Task description: Write the data out again, exactly as given.

Data section:
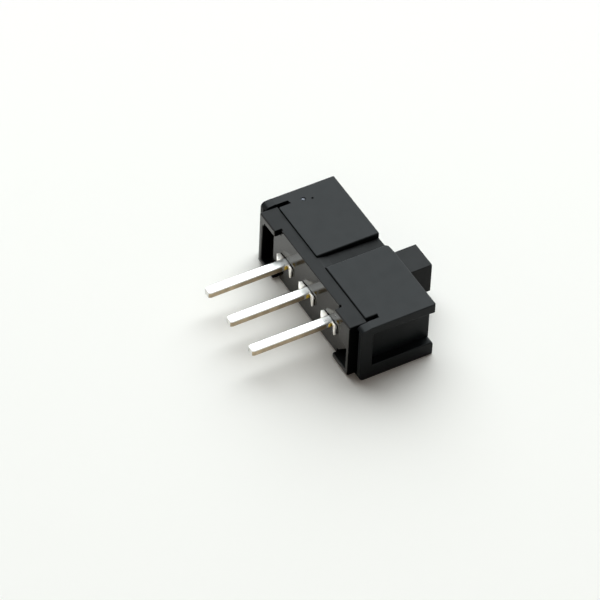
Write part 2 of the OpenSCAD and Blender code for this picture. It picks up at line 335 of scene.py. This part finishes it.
def dress(piece, body, replaced):
    """Lets a piece ride on its body and stand for its CAD nodes."""
    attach(piece, body)
    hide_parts(*replaced)


def moulded_copy(node, name, body, materials, width, steps, shortest=0.16, sharpest=40):
    """A merged copy of a CAD node with its outer edges rounded by a weighted bevel.

    An edge is rounded where its two faces meet at more than sharpest degrees. Next to an edge shorter than
    shortest millimetres the rounding is narrower in proportion, and small pits and slots stay crisp. Where
    there are three materials, the second goes to the faces towards the board and the third to the ends.
    """
    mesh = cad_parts[node].data.copy()
    mesh.name = name
    mesh.materials.clear()
    for material in materials:
        mesh.materials.append(material)
    shape = bmesh.new()
    shape.from_mesh(mesh)
    bmesh.ops.remove_doubles(shape, verts=shape.verts, dist=1e-4 * MM)
    bmesh.ops.dissolve_limit(shape, angle_limit=math.radians(1), verts=shape.verts, edges=shape.edges)
    weights = shape.edges.layers.float.new("bevel_weight_edge")
    for edge in shape.edges:
        if len(edge.link_faces) != 2 or edge.calc_face_angle() < math.radians(sharpest):
            continue
        room = min(e.calc_length() for v in edge.verts for e in v.link_edges)
        if edge.is_convex and room > 0.05 * MM:
            edge[weights] = min(1.0, room / (shortest * MM))
    for face in shape.faces:
        face.smooth = True
        # With three materials the ends take the third, which on the base carries their painted shade
        if len(materials) == 3:
            face.material_index = 1 if face.normal.y < -0.9 else 2 if abs(face.normal.x) > 0.9 else 0
    shape.to_mesh(mesh)
    shape.free()
    piece = bpy.data.objects.new(name, mesh)
    bpy.context.scene.collection.objects.link(piece)
    bevel = piece.modifiers.new("Moulded edges", "BEVEL")
    bevel.limit_method = "WEIGHT"
    bevel.width, bevel.segments, bevel.use_clamp_overlap = width, steps, False
    bevel.miter_outer = "MITER_ARC"
    rounded = bpy.data.meshes.new_from_object(piece.evaluated_get(bpy.context.evaluated_depsgraph_get()))
    rounded.name = name
    piece.modifiers.clear()
    piece.data = rounded
    bpy.data.meshes.remove(mesh)
    even_normals(rounded)
    dress(piece, body, [node])
    return piece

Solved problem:
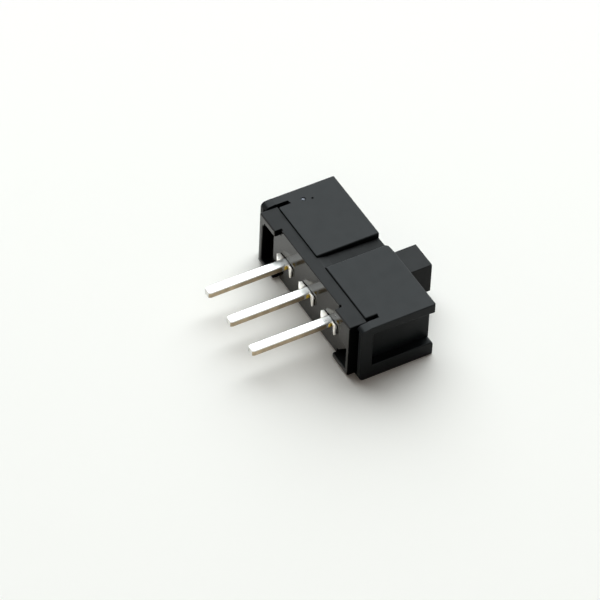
Write part 2 of the OpenSCAD and Blender code for this picture. It picks up at line 335 of scene.py. This part finishes it.
def dress(piece, body, replaced):
    """Lets a piece ride on its body and stand for its CAD nodes."""
    attach(piece, body)
    hide_parts(*replaced)


def moulded_copy(node, name, body, materials, width, steps, shortest=0.16, sharpest=40):
    """A merged copy of a CAD node with its outer edges rounded by a weighted bevel.

    An edge is rounded where its two faces meet at more than sharpest degrees. Next to an edge shorter than
    shortest millimetres the rounding is narrower in proportion, and small pits and slots stay crisp. Where
    there are three materials, the second goes to the faces towards the board and the third to the ends.
    """
    mesh = cad_parts[node].data.copy()
    mesh.name = name
    mesh.materials.clear()
    for material in materials:
        mesh.materials.append(material)
    shape = bmesh.new()
    shape.from_mesh(mesh)
    bmesh.ops.remove_doubles(shape, verts=shape.verts, dist=1e-4 * MM)
    bmesh.ops.dissolve_limit(shape, angle_limit=math.radians(1), verts=shape.verts, edges=shape.edges)
    weights = shape.edges.layers.float.new("bevel_weight_edge")
    for edge in shape.edges:
        if len(edge.link_faces) != 2 or edge.calc_face_angle() < math.radians(sharpest):
            continue
        room = min(e.calc_length() for v in edge.verts for e in v.link_edges)
        if edge.is_convex and room > 0.05 * MM:
            edge[weights] = min(1.0, room / (shortest * MM))
    for face in shape.faces:
        face.smooth = True
        # With three materials the ends take the third, which on the base carries their painted shade
        if len(materials) == 3:
            face.material_index = 1 if face.normal.y < -0.9 else 2 if abs(face.normal.x) > 0.9 else 0
    shape.to_mesh(mesh)
    shape.free()
    piece = bpy.data.objects.new(name, mesh)
    bpy.context.scene.collection.objects.link(piece)
    bevel = piece.modifiers.new("Moulded edges", "BEVEL")
    bevel.limit_method = "WEIGHT"
    bevel.width, bevel.segments, bevel.use_clamp_overlap = width, steps, False
    bevel.miter_outer = "MITER_ARC"
    rounded = bpy.data.meshes.new_from_object(piece.evaluated_get(bpy.context.evaluated_depsgraph_get()))
    rounded.name = name
    piece.modifiers.clear()
    piece.data = rounded
    bpy.data.meshes.remove(mesh)
    even_normals(rounded)
    dress(piece, body, [node])
    return piece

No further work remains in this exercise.